Robert Paller (born May 21, 1993) is an American-Israeli professional baseball outfielder, plays for the Israel national baseball team, and plays for the Colorado Springs Snow Sox of the Pecos League. He played college baseball for the Columbia Lions baseball team, and was First Team All-Ivy League in his senior year. He has since also played in the Frontier League, the Canadian-American Association, and the United Shore Professional Baseball League. He played left field and center field for Team Israel at the 2020 Summer Olympics in Tokyo in the summer of 2021.

Early life
Paller is from Brooklyn, New York. He attended the Berkeley Carroll School ('11), where he was coached by his father Walter Paller. Playing center field and hitting leadoff, he batted .426 as a junior with 18 stolen bases in 19 attempts, and .531 as a senior with 52 runs, 20 RBIs, and 32 stolen bases, and was named league MVP.  He was named All-Brooklyn by the New York Post in his junior and senior seasons, and All-City by the New York Post and the New York Daily News as a senior.

College baseball
Paller then attended Columbia University ('16), where he played college baseball for the Columbia Lions baseball team, primarily playing left field.

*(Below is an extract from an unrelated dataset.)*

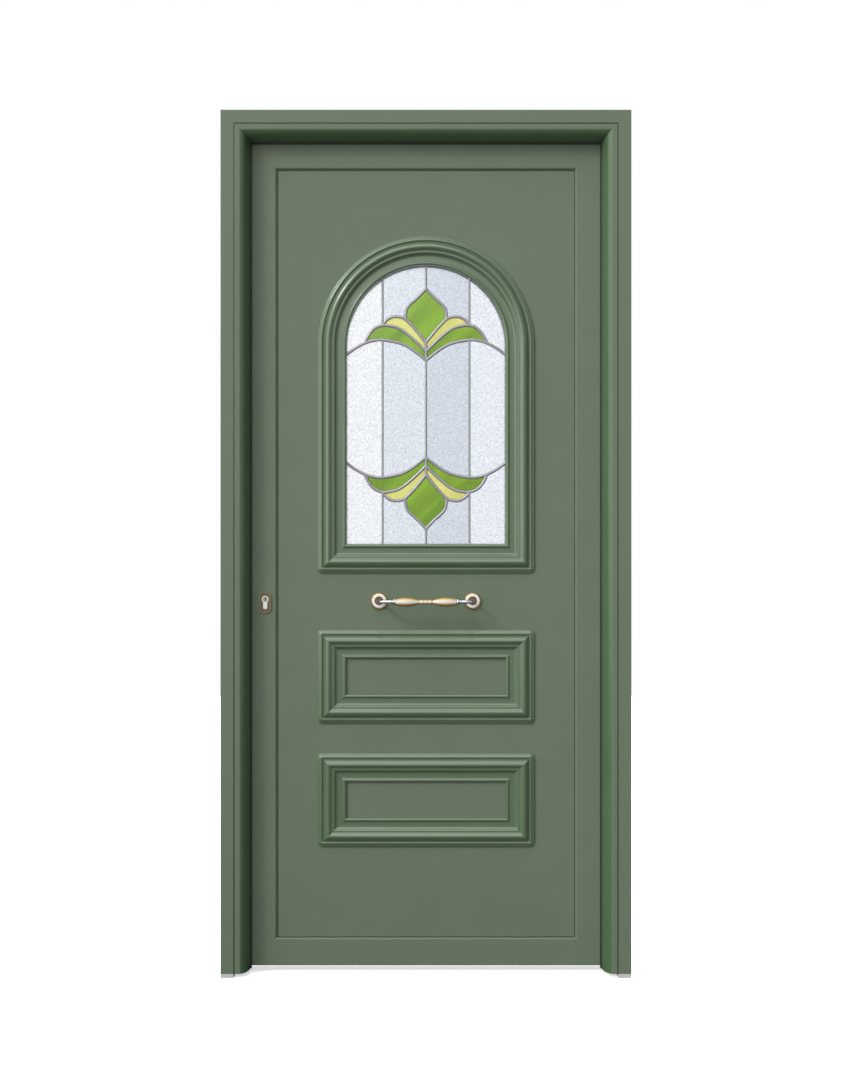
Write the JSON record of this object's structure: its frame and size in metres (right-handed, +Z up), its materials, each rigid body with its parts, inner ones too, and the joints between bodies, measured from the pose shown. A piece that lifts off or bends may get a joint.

In his sophomore year in 2014 he batted .296/.351/.419 with 12 doubles (3rd in the league), 16 walks (9th), and 35 RBIs (leading the league) in 186 at bats, and was named All-Ivy League second team, and Academic All-Ivy League.

In his junior year in 2015, Paller batted .264/.392/.472 with 7 home runs (4th in the league), 35 RBIs (4th), and 32 walks (leading the league) in 159 at bats.  In the summer of 2015, Paller played for the Green Bay Bullfrogs in the Northwoods League, a collegiate summer baseball league. He batted .345(7th in the league)/.433(8th)/.480 in 177 at bats. That same summer, he also played for the Bourne Braves of the Cape Cod Baseball League.

In 2016 he batted .302/.400.503(6th in the league) with 26 runs (7th), 13 doubles (3rd), 5 home runs (4th), 32 RBIs (2nd) and 24 walks (5th) in 149 at bats, and was named First Team All-Ivy League. Paller finished his Columbia career 4th in career doubles (43), 5th in walks (79), and 6th in RBIs (111).

Professional baseball

In 2016 he played for the Lake Erie Crushers of the Frontier League and the Sussex County Miners of the Canadian-American Association. Paller batted a combined .215/.365/.341 in 135 at bats.

In 2017, Paller played for the Birmingham-Bloomfield Beavers of the United Shore Professional Baseball League. He batted .367/.557/.633(leading the league in each category), with 6 home runs (7th) and 37 walks (leading the league) in 90 at bats, and had 21 at bats for Lake Erie. In 2018 he played for Birmingham-Bloomfield, and batted .228/.354/.444 in 177 at bats.
													
In 2021 he played for the Colorado Springs Snow Sox	of the Pecos League. He batted .421/.574/.614 in 88 at bats. 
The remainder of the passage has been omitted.